- Naluvedapathy Location in Tamil Nadu, India Naluvedapathy Naluvedapathy (India)
- Coordinates: 10°30′12″N 79°50′32″E﻿ / ﻿10.5032561°N 79.8422813°E
- Country: India
- State: Tamil Nadu

Languages
- • Official: Tamil
- Time zone: UTC+5:30 (IST)

= Naluvedapathy =

Naluvedapathy is a coastal village in the Indian state of Tamil Nadu. It is located in the Vedaranyam taluk of the Nagapattinam district. It sits on the mouth of the Addapar River. Based on the 2001 census in India and numerous village and tsunami censuses after the 2004 Indian Ocean tsunami, it has a population of approximately 4500 people, most of whom lower middle class and intermediate caste. The village's primary businesses, like other villages on the coast of Tamil Nadu, are farming and fishing. The entire Nagapattinam district was severely affected by the Indian Ocean tsunamis, however, Naluvedapathy emerged virtually unscathed. This was due to the presence of a very large windbreak planted by inhabitants of the region in 2002.

==History==
On 4 December 2002, 300 farmers planted 80,244 Casuarina saplings in 24 hours, achieving a new Guinness World Record in the process forming what has been called "The Guinness Garden". This Guinness Record plantation was organised by Nagapattinam District Administration led by District Collector Sudeep Jain and Sub Collector S J Chiru. According to Sudeep Jain, "We planted trees for invoking rain gods as this area had faced drought for several years". The saplings were spread over 20 hectares next to the coast. On 26 December 2004, tsunamis battered the coast of Tamil Nadu after an earthquake in Sumatra: the 2004 Indian Ocean earthquake and tsunami. However, out of 8,000 fatalities in the state, only one was from Naluvedapathy and most of the village remained unscathed. The trees, which were known to be strong wind barriers, served as barriers against the tsunamis and stopped a large amount of water from reaching the village. It was also noted that there was no loss of life within the fishing community and no psychological trauma amongst the people of the village following the tsunami. Sudeep Jain later mobilised his school alumni and founded a tsunami rehabilitation trust named BITSunami to rehabilitate and develop this village along with neighbouring Pushpavanam village. BITSunami, NCC Cadets led by Col Sunil Anand and District Administration led by then District Collector J Radhakrishnan once again went on a massive tree plantation spree planting 254,464 saplings on 2 Oct 2005 creating a new Guinness World Record.

==Demographics==
Based on the 2001 census, the total population of Naluvedapathy is 4354 with 2199 males and 2155 females. Out of 1515 households, only three were attributed to forward castes. Most inhabitants of the village inhabitants speak Tamil and the majority of inhabitants in the Nagapattinam district are Hindu in religion.

==Economy==
The village's primary businesses are in fishing and the farming of tamarind, groundnut, mango, coconut and cashew. The region also has an immense number of Casuarina trees. The farming industry has suffered in past years due to a long drought. Thirty-six percent of households in the region are involved in the fishing industry. The primary area of fishing is in the Bay of Bengal.
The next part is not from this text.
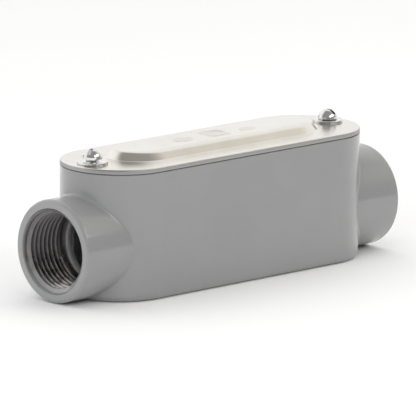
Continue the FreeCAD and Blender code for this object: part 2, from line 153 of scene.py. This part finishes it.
# Finishes.
PAINT = (0.262, 0.266, 0.264, 1)
PAINT_LIGHT = (0.278, 0.282, 0.280, 1)
PAINT_SPECK = (0.15, 0.15, 0.148, 1)
CUT_METAL = (0.56, 0.53, 0.51, 1)
CUT_METAL_STAINED = (0.16, 0.145, 0.14, 1)
# Dark overspray in the hub bores, also laid on their upper wall as painted shade.
OVERSPRAY_AND_SHADE = (0.150, 0.140, 0.142, 1)
SHEET = (0.83, 0.805, 0.755, 1)
SHEET_DULL = (0.77, 0.745, 0.69, 1)
# Dark grey of the cover's turned-down skirt, painted shade.
SKIRT_SHADE = (0.42, 0.42, 0.41, 1)
SHEET_STRUCK = (0.78, 0.755, 0.70, 1)
SHEET_STRUCK_DULL = (0.70, 0.675, 0.62, 1)
PLATE_CLOUDED = (0.70, 0.70, 0.69, 1)
PLATE = (0.84, 0.84, 0.82, 1)
RUBBER = (0.15, 0.15, 0.15, 1)
RUBBER_DUSTY = (0.23, 0.228, 0.225, 1)
FLOOR = (0.95, 0.95, 0.95, 1)
FLOOR_LIGHT = (0.97, 0.97, 0.97, 1)

# Studio: colours of what surrounds the object, brighter than 1 where a panel shines.
ROOM = (0.30, 0.30, 0.31, 1)
CEILING = (0.33, 0.325, 0.31, 1)
WARM_REFLECTOR = (0.80, 0.755, 0.67, 1)
BACKDROP = (1, 1, 1, 1)
LEFT_PANELS = (1.12, 1.12, 1.12, 1)
DARK_FLAG = (0.15, 0.15, 0.15, 1)
LAMP_AIM = Vector((0, 0, 0.03))
FLOOR_REACH = 4.0

# Camera, far off and with a long lens. The azimuth of where it looks runs from +X to +Y.
CAMERA_AZIMUTH = math.radians(45.3)
CAMERA_ELEVATION = math.radians(12.13)
CAMERA_ROLL = math.radians(0.68)
CAMERA_DISTANCE = 3.176
CAMERA_AIM = Vector((3.0, 4.6, 25.1)) * MM
CAMERA_LENS = 692.3
CAMERA_SENSOR = 36


# ---------------------------------------------------------------- node graphs

class Graph:
    """A material's or world's node tree, with short calls for the nodes used here."""

    def __init__(self, tree):
        self.tree = tree
        tree.nodes.clear()

    def node(self, kind, inputs=None, **settings):
        """A node. inputs is {socket name or number: value, or a socket to link from}."""
        made = self.tree.nodes.new(kind)
        for name, setting in settings.items():
            setattr(made, name, setting)
        for name, source in (inputs or {}).items():
            if isinstance(source, bpy.types.NodeSocket):
                self.tree.links.new(source, made.inputs[name])
            else:
                made.inputs[name].default_value = source
        return made

    def math(self, operation, *values):
        return self.node(
            "ShaderNodeMath", dict(enumerate(values)), operation=operation
        ).outputs[0]

    def ramp(self, source, low, high, to_low=0.0, to_high=1.0):
        """source taken smoothly from low..high to to_low..to_high, held at both ends."""
        return self.node(
            "ShaderNodeMapRange",
            {0: source, 1: low, 2: high, 3: to_low, 4: to_high},
            interpolation_type="SMOOTHSTEP",
        ).outputs[0]

    def spread(self, noise, to_low=0.0, to_high=1.0):
        """The usual values of a noise, 0.3 to 0.7, taken to to_low..to_high."""
        return self.ramp(noise, 0.3, 0.7, to_low, to_high)

    def noise(self, coordinates, scale, detail=2.0, roughness=0.5):
        return self.node(
            "ShaderNodeTexNoise",
            {"Vector": coordinates, "Scale": scale, "Detail": detail, "Roughness": roughness},
        ).outputs["Fac"]

    def stretched(self, coordinates, scale):
        """The coordinates multiplied along each axis."""
        return self.node("ShaderNodeMapping", {"Vector": coordinates, "Scale": scale}).outputs[0]

    def colour_mix(self, share, one, other):
        return self.node(
            "ShaderNodeMix", {0: share, 6: one, 7: other}, data_type="RGBA"
        ).outputs[2]

    def bump(self, height, distance, strength, normal=None):
        inputs = {"Height": height, "Distance": distance, "Strength": strength}
        if normal is not None:
            inputs["Normal"] = normal
        return self.node("ShaderNodeBump", inputs).outputs[0]

    def principled(self, inputs):
        return self.node("ShaderNodeBsdfPrincipled", inputs).outputs[0]

    def shader_mix(self, share, one, other):
        return self.node("ShaderNodeMixShader", {0: share, 1: one, 2: other}).outputs[0]

    def object_coordinates(self):
        """Object coordinates, which move with the piece, and their three parts."""
        place = self.node("ShaderNodeTexCoord").outputs["Object"]
        parts = self.node("ShaderNodeSeparateXYZ", {0: place}).outputs
        return place, parts

    def output(self, shader):
        self.node("ShaderNodeOutputMaterial", {"Surface": shader})


def new_material(name):
    material = bpy.data.materials.new(name)
    material.use_nodes = True
    return material, Graph(material.node_tree)


# ---------------------------------------------------------------- finishes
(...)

The village possesses school buildings and sanitation facilities and is well-connected to roads and electricity. Education is provided for students in the village up to middle school, however students have to travel numerous kilometres for secondary education.

==Transportation==
As in most Indian villages, the only method of transportation within the village is walking and two wheelers. An extensive bus system exists for travelling outside the village. The village is connected to other parts of Tamil Nadu via road. Its connection to other parts of Tamil Nadu is mainly used for the educational purposes of students, who need to travel 7–10 km to go to a location which has secondary education.